Noakes has decided concrete is where he wants to keep his focus — for now. “Whereas architecture is so broad, concrete really pointed me in a direction,” he says, “but at the same time, my interests are really broad still.”

Though he's drawn to the material, he doesn't count it among his top five essentials for design (probably because it goes without saying).

Noakes describes a Festool Track Saw as a portable table saw, which is crucial since allows him to work alone – not worrying about using a “a big cumbersome and kind of scary table saw.” He says concrete work requires a lot of woodwork – creating forums and the need for a less-dangerous saw.

Noakes says another important and precise woodworking tool is the DeWalt Sliding Compound Miter Saw – used “all the time for everything.“

On to number three: the Moleskin sketchbook. It has to be the kind from the three-pack, it has to be black, and it absolutely cannot have lines. “I have books and book and books,” he says, “and it’s the same damn sketchbook.”

He explains there are all kinds of sketchbooks out there: some with hardcovers, thicker and nicer paper. “I hate that," he says.

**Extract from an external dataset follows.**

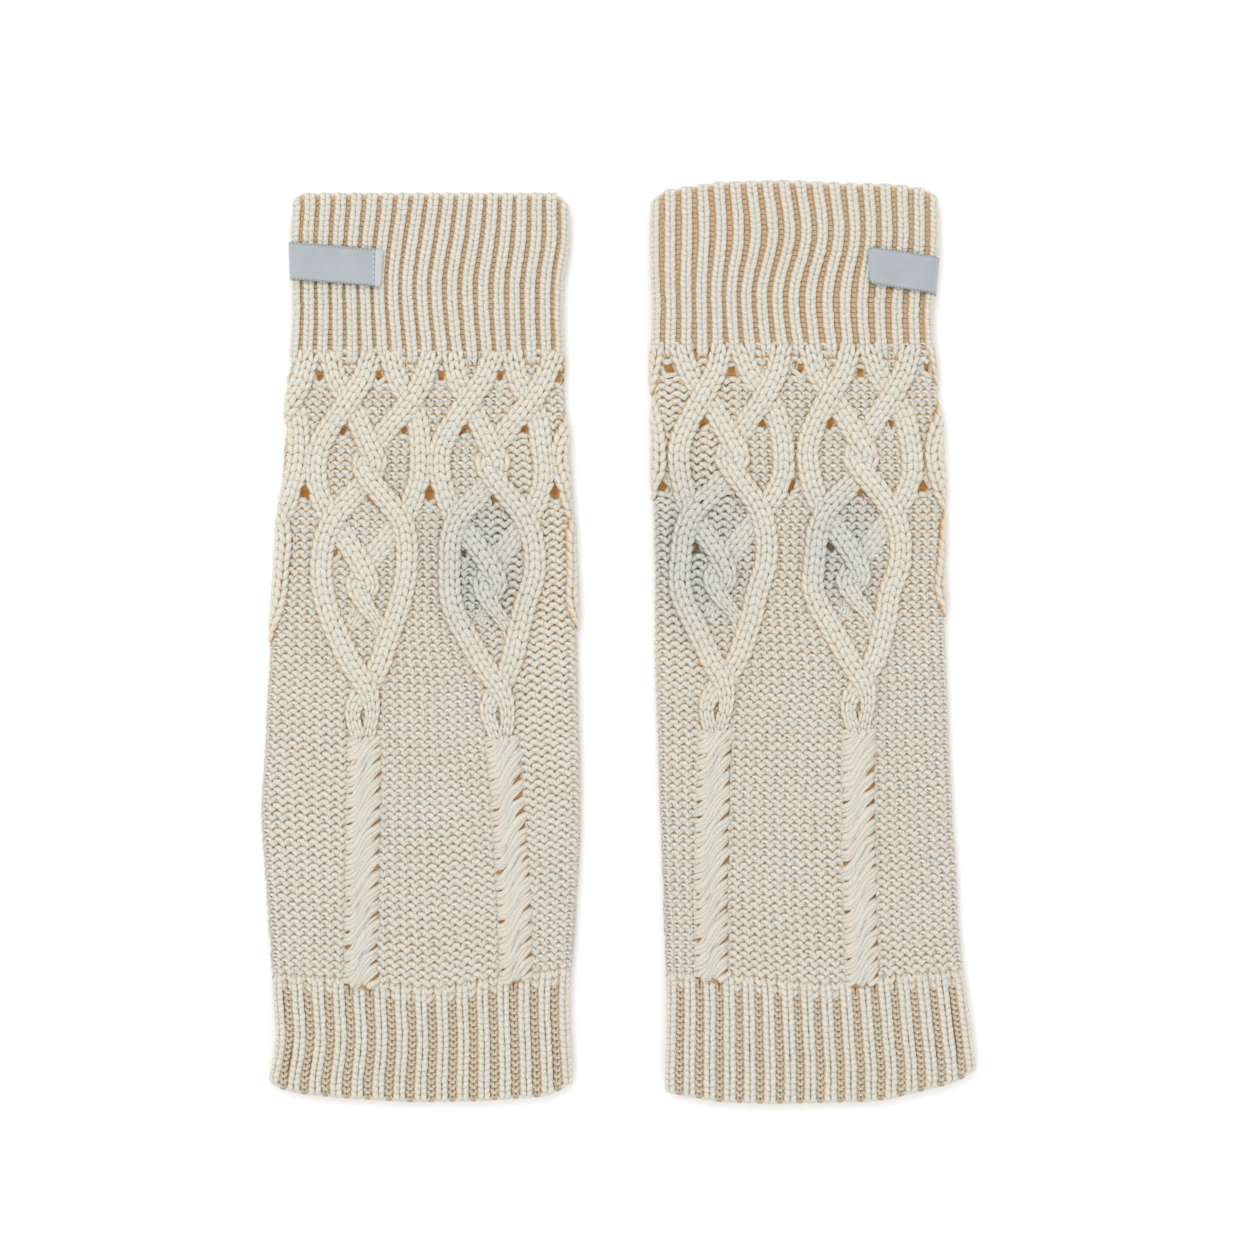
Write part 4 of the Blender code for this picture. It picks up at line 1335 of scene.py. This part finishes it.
def yarn_material(name, wool, sheen):
    """Soft plied yarn: cream on top, painted warm shade in the crevices, painted grey shade in the
    patches.

    The ply is a sine wave that turns round the yarn as it goes along, with fibres over it.
    """
    board = NodeBoard(name, {
        "Roughness": 0.88, "Specular IOR Level": 0.25, "Sheen Weight": sheen,
        "Sheen Roughness": 0.6, "Sheen Tint": linear(250, 244, 230), "Subsurface Weight": 0.45,
        "Subsurface Radius": (1.0, 0.72, 0.48), "Subsurface Scale": 0.0009,
    })
    along, round_it = board.yarn_places()
    tint = board.value("tint")
    cream = board.mix(board.noise(scale=60.0), wool.cream, wool.cream_warm)
    flecks = board.noise(scale=900.0, detail=3.0, roughness=0.6)
    cream = board.mix(flecks, cream, wool.cream_shade, amount=0.25)
    # Painted shade: greyer in the patches, and the crevices' colours by the depth attribute
    cream = board.mix(tint, cream, wool.cream_grey, amount=0.5)
    warm = board.mix(tint, wool.crevice, wool.crevice_grey)
    colour = board.mix(board.math("POWER", board.value("depth"), PAINTED_SHADE_POWER), cream, warm)
    ply = board.wave(board.math("MULTIPLY_ADD", along, PLY_TURNS, round_it), PLY_LENGTH)
    fibres = board.noise(scale=2600.0, detail=2.0, roughness=0.7)
    twisted = board.bump(ply, distance=0.00010, strength=0.5)
    relief = board.bump(fibres, distance=0.00018, strength=0.6, below=twisted)
    return board.done(Base_Color=colour, Normal=relief)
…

“I don’t want it to feel formal at all,” he says, “I just want to shove it in my back pocket, and let it get beat up.” And no lines either. “I feel they kind of restrict you a little bit,” he explains, “or they guide you.” He’s also never lost one.

With design work, Noakes will sketch something “a thousand times” before heading to the computer, where he’ll formally draw it to scale in 3D.

Maria Sais de Sicilia is also essential to Noakes’ design work. “She is one of the things that is essential to my life,” he says. With a six-day workweek, freelance projects piling up, and maybe the need to eat and sleep, Noakes explains how his two-year relationship with Maria keeps him going. “She sees that I’m putting so much energy into this,” he says.

Noakes says when Black Carl dissolved, and he and Sais de Sicilia bought their home, “it was just these different things falling into place, giving me this time and space to really focus on my design.”

Finally, there's meditation. It’s just 20 minutes, twice a day, morning and evening. “It’s been really good for me because I tend to just keep moving,” he says, “And meditating forces a pause.”

Noakes says thinks about his job and projects, amongst other things. “I think about Maria a lot, my clients, my dog, all the things that matter,” he says, “And how to take care of all those things a little bit better.”